• [Task description] Write the listing out again, all of it, word for word.

• [Material]
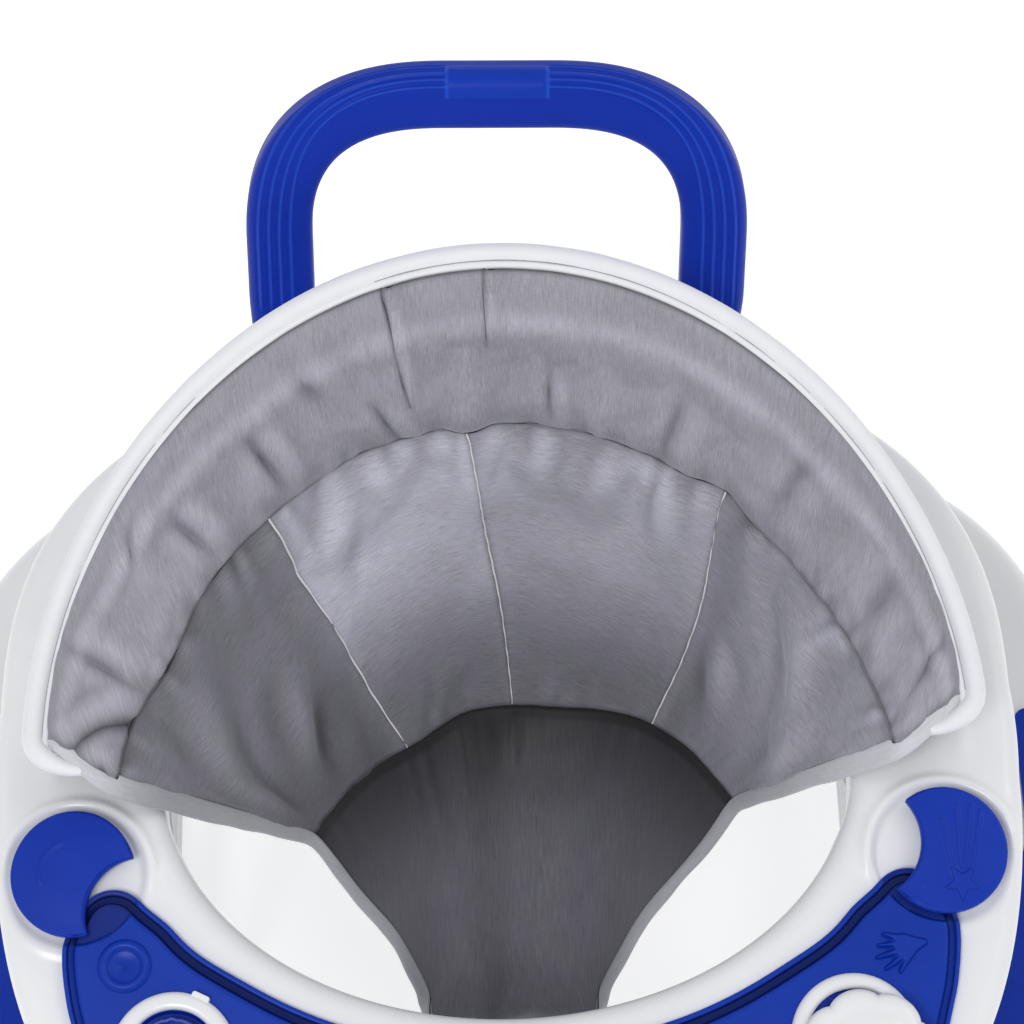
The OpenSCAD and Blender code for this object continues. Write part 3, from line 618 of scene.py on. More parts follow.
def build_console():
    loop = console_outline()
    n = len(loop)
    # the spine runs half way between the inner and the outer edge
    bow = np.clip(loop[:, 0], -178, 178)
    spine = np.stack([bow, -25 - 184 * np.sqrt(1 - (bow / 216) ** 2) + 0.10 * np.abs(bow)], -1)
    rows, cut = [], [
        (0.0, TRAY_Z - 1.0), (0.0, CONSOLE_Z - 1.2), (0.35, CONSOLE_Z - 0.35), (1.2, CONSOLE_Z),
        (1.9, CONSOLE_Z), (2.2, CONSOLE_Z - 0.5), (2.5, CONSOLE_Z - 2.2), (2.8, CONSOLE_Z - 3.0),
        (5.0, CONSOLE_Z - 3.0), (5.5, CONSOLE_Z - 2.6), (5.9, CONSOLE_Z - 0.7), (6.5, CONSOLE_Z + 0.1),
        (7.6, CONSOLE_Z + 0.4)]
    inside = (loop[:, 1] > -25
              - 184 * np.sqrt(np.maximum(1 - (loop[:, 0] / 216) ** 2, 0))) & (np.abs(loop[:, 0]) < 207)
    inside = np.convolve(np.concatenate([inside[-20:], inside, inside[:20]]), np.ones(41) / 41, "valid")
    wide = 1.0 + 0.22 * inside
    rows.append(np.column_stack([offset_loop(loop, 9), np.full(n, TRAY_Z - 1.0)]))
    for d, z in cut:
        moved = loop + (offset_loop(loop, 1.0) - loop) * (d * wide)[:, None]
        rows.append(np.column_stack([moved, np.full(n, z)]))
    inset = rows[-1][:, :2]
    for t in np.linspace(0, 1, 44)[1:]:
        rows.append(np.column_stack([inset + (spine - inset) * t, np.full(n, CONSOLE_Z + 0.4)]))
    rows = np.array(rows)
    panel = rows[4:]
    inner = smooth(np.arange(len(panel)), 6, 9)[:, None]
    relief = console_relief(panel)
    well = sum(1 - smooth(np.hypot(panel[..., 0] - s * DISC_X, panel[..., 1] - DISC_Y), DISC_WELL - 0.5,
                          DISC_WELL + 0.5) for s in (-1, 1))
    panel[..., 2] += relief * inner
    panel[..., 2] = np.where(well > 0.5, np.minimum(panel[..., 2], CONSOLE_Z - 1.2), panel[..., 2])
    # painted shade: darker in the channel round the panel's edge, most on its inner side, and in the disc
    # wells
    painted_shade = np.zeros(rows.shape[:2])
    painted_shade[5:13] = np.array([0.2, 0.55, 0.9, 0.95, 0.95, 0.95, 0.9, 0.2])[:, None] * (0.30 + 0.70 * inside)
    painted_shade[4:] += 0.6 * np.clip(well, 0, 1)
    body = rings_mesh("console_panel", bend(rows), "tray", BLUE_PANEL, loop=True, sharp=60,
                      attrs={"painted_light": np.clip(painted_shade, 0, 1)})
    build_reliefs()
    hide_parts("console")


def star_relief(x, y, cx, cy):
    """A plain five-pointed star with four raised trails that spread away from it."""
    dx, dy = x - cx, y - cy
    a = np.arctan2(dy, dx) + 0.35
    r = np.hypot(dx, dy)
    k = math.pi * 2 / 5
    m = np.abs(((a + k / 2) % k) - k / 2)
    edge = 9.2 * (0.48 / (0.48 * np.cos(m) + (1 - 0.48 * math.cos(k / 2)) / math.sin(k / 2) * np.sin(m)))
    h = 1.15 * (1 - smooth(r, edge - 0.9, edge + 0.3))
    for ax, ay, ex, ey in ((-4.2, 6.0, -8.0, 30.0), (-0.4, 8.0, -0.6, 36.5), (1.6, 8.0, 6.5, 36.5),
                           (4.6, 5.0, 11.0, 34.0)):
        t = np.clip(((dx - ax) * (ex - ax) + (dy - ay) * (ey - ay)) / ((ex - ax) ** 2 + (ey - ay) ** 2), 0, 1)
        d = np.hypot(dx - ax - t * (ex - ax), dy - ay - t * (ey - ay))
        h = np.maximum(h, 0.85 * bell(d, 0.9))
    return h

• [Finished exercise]
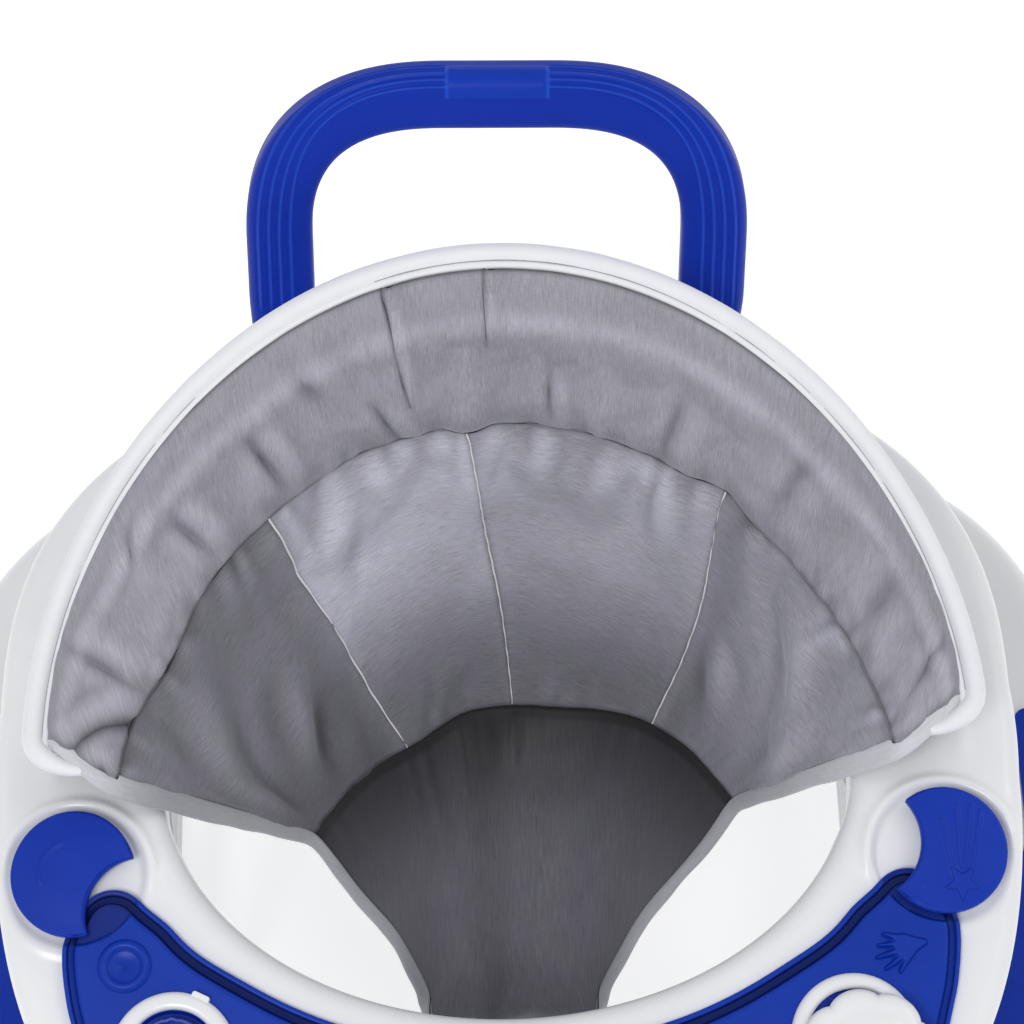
The OpenSCAD and Blender code for this object continues. Write part 3, from line 618 of scene.py on. More parts follow.
def build_console():
    loop = console_outline()
    n = len(loop)
    # the spine runs half way between the inner and the outer edge
    bow = np.clip(loop[:, 0], -178, 178)
    spine = np.stack([bow, -25 - 184 * np.sqrt(1 - (bow / 216) ** 2) + 0.10 * np.abs(bow)], -1)
    rows, cut = [], [
        (0.0, TRAY_Z - 1.0), (0.0, CONSOLE_Z - 1.2), (0.35, CONSOLE_Z - 0.35), (1.2, CONSOLE_Z),
        (1.9, CONSOLE_Z), (2.2, CONSOLE_Z - 0.5), (2.5, CONSOLE_Z - 2.2), (2.8, CONSOLE_Z - 3.0),
        (5.0, CONSOLE_Z - 3.0), (5.5, CONSOLE_Z - 2.6), (5.9, CONSOLE_Z - 0.7), (6.5, CONSOLE_Z + 0.1),
        (7.6, CONSOLE_Z + 0.4)]
    inside = (loop[:, 1] > -25
              - 184 * np.sqrt(np.maximum(1 - (loop[:, 0] / 216) ** 2, 0))) & (np.abs(loop[:, 0]) < 207)
    inside = np.convolve(np.concatenate([inside[-20:], inside, inside[:20]]), np.ones(41) / 41, "valid")
    wide = 1.0 + 0.22 * inside
    rows.append(np.column_stack([offset_loop(loop, 9), np.full(n, TRAY_Z - 1.0)]))
    for d, z in cut:
        moved = loop + (offset_loop(loop, 1.0) - loop) * (d * wide)[:, None]
        rows.append(np.column_stack([moved, np.full(n, z)]))
    inset = rows[-1][:, :2]
    for t in np.linspace(0, 1, 44)[1:]:
        rows.append(np.column_stack([inset + (spine - inset) * t, np.full(n, CONSOLE_Z + 0.4)]))
    rows = np.array(rows)
    panel = rows[4:]
    inner = smooth(np.arange(len(panel)), 6, 9)[:, None]
    relief = console_relief(panel)
    well = sum(1 - smooth(np.hypot(panel[..., 0] - s * DISC_X, panel[..., 1] - DISC_Y), DISC_WELL - 0.5,
                          DISC_WELL + 0.5) for s in (-1, 1))
    panel[..., 2] += relief * inner
    panel[..., 2] = np.where(well > 0.5, np.minimum(panel[..., 2], CONSOLE_Z - 1.2), panel[..., 2])
    # painted shade: darker in the channel round the panel's edge, most on its inner side, and in the disc
    # wells
    painted_shade = np.zeros(rows.shape[:2])
    painted_shade[5:13] = np.array([0.2, 0.55, 0.9, 0.95, 0.95, 0.95, 0.9, 0.2])[:, None] * (0.30 + 0.70 * inside)
    painted_shade[4:] += 0.6 * np.clip(well, 0, 1)
    body = rings_mesh("console_panel", bend(rows), "tray", BLUE_PANEL, loop=True, sharp=60,
                      attrs={"painted_light": np.clip(painted_shade, 0, 1)})
    build_reliefs()
    hide_parts("console")


def star_relief(x, y, cx, cy):
    """A plain five-pointed star with four raised trails that spread away from it."""
    dx, dy = x - cx, y - cy
    a = np.arctan2(dy, dx) + 0.35
    r = np.hypot(dx, dy)
    k = math.pi * 2 / 5
    m = np.abs(((a + k / 2) % k) - k / 2)
    edge = 9.2 * (0.48 / (0.48 * np.cos(m) + (1 - 0.48 * math.cos(k / 2)) / math.sin(k / 2) * np.sin(m)))
    h = 1.15 * (1 - smooth(r, edge - 0.9, edge + 0.3))
    for ax, ay, ex, ey in ((-4.2, 6.0, -8.0, 30.0), (-0.4, 8.0, -0.6, 36.5), (1.6, 8.0, 6.5, 36.5),
                           (4.6, 5.0, 11.0, 34.0)):
        t = np.clip(((dx - ax) * (ex - ax) + (dy - ay) * (ey - ay)) / ((ex - ax) ** 2 + (ey - ay) ** 2), 0, 1)
        d = np.hypot(dx - ax - t * (ex - ax), dy - ay - t * (ey - ay))
        h = np.maximum(h, 0.85 * bell(d, 0.9))
    return h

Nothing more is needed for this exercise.